Tesco is now in the difficult position of having to sell off these peripheral offerings, partially floating Tesco Bank and potentially closing or selling the loss-making video-on-demand service Blinkbox, and getting back to its core retail offering.

For Amazon, however, profits have been hit by the online retailer’s heavy spending on acquisitions, enabling it to move into new product categories, such as its Amazon Fresh grocery delivery service in the US. Yet, at what cost is this to the future of the business?

As Tesco has sorely demonstrated, there’s a fine line between expanding into new areas that consumers want, and over-expansion, which leaves consumers behind and looking elsewhere.

Amazon needs to focus on what consumers want and needs to place this at the heart of any new offering. As former Tesco chief executive Sir Terry Leahy said, the retailer had “focused too much on what it isn’t, rather than remembering what it is”.

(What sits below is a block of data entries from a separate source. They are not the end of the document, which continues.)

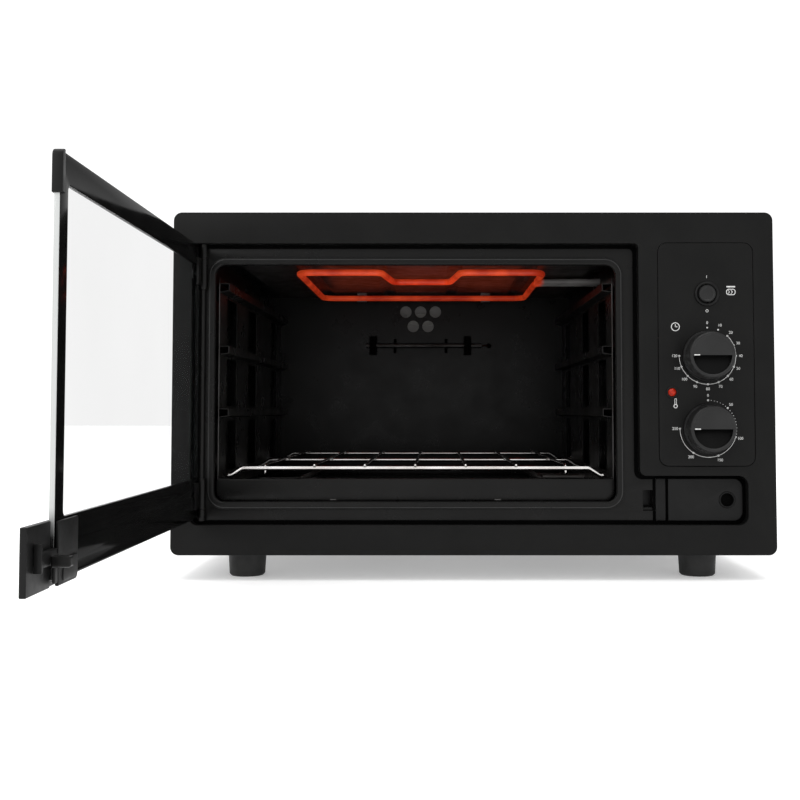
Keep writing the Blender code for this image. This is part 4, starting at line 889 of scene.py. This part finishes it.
def shutDepth(x):
    return x - hingeSpot.x + hingeDepth


door = {
    "corner": 0.004, "edge": 0.0005, "skin": 0.0001, "rimStrip": 0.0011, "windowLeft": 0.0050,
    "windowRight": 0.0170, "windowLow": 0.038, "windowTop": 0.019, "windowCorner": 0.0045,
    "screwIn": 0.011, "screwTop": 0.0276, "screwLow": 0.0236, "screwHole": 0.0036,
    "gripHoleIn": 0.0275, "gripHoleApart": 0.012, "gripHole": 0.0030,
}
doorThick = glassHigh.x - glassLow.x
doorLeft, doorRight = shutX(glassHigh.y), shutX(glassLow.y)
doorBottom, doorTop = glassLow.z, glassHigh.z
windowX = (doorLeft + door["windowLeft"], doorRight - door["windowRight"])
windowZ = (doorBottom + door["windowLow"], doorTop - door["windowTop"])
screwX = doorLeft + door["screwIn"]
screwLevels = (doorTop - door["screwTop"], doorBottom + door["screwLow"])
gripMiddle = (gripLow.z + gripHigh.z) / 2
gripHoleX = doorRight - door["gripHoleIn"]
printRight = doorRight - door["rimStrip"]
printOutline = roundBox((doorLeft, printRight), (doorBottom, doorTop), door["corner"])
windowOutline = roundBox(windowX, windowZ, door["windowCorner"])
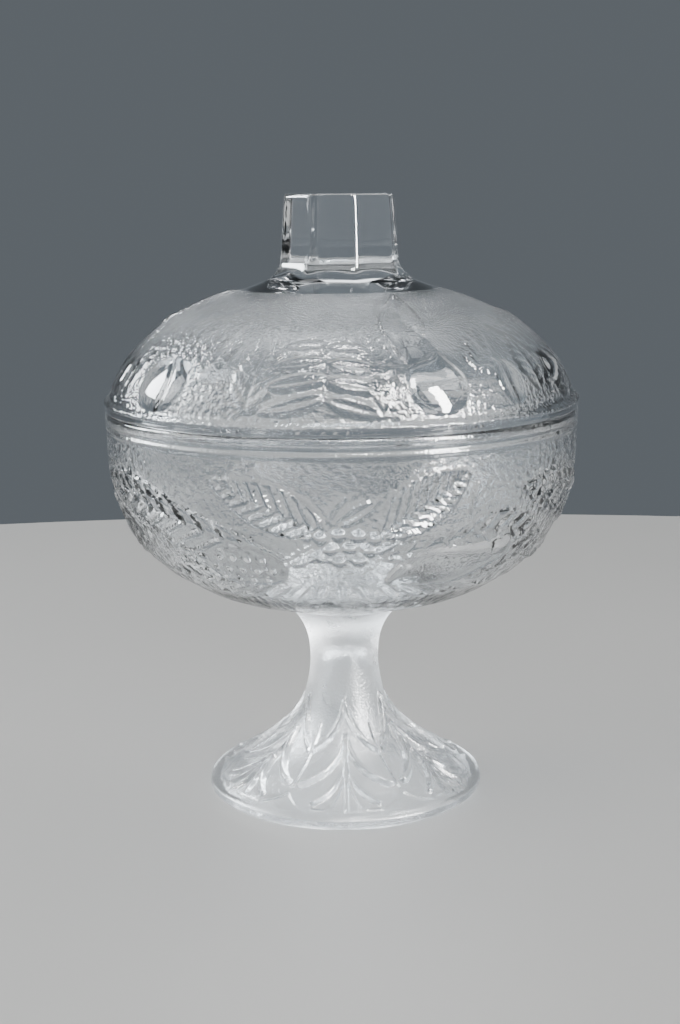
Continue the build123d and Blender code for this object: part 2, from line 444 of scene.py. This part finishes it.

As at Tesco, Amazon has increasingly diversified away from its core – the online retail environment – one that many consumers feel loyalty towards and consistently buy from to fit in with their busy lifestyles.

Take the Amazon Fire phone, which has proved to be unsuccessful so far for Amazon. The company wrote off $170m worth of inventory following a lack of sales, which is a staggering 40 per cent of the recent net loss it posted. The smartphone market is highly competitive and despite a great product it seems Amazon gambled on consumer loyalty, which hasn’t translated into sales for the Fire. After all, just because I like Amazon for buying gifts, doesn’t mean I want the Fire phone. It also doesn’t mean I want them to deliver my groceries once a week.

For example, many will sign up to Amazon Prime for the free next-day delivery, which saves money for anyone who regularly purchases on the site and wants their items quickly. Prime subscribers also get access to one title per month from a digital library of Kindle titles and access to Prime Instant Video (usually £5.99 a month). Amazon even announced recently that Prime subscribers can benefit from unlimited photo storage, previously only available to owners of Fire devices. It’s a great range of services for a relatively low fee, but perhaps consumers are still left wondering whether Amazon is a delivery company, a media company or an online grocer.

Tesco made the mistake of attempting to be everything to everyone and we’ve seen the results. Amazon needs to be disciplined about who it is trying to reach, when it wants to reach them and how its offering can help enhance their lifestyle. There are other established brands and retailers who specialise, not dabble. Consumers have a choice and we must never underestimate the importance in providing a seamless customer journey only traditional specialist brands and retail can deliver.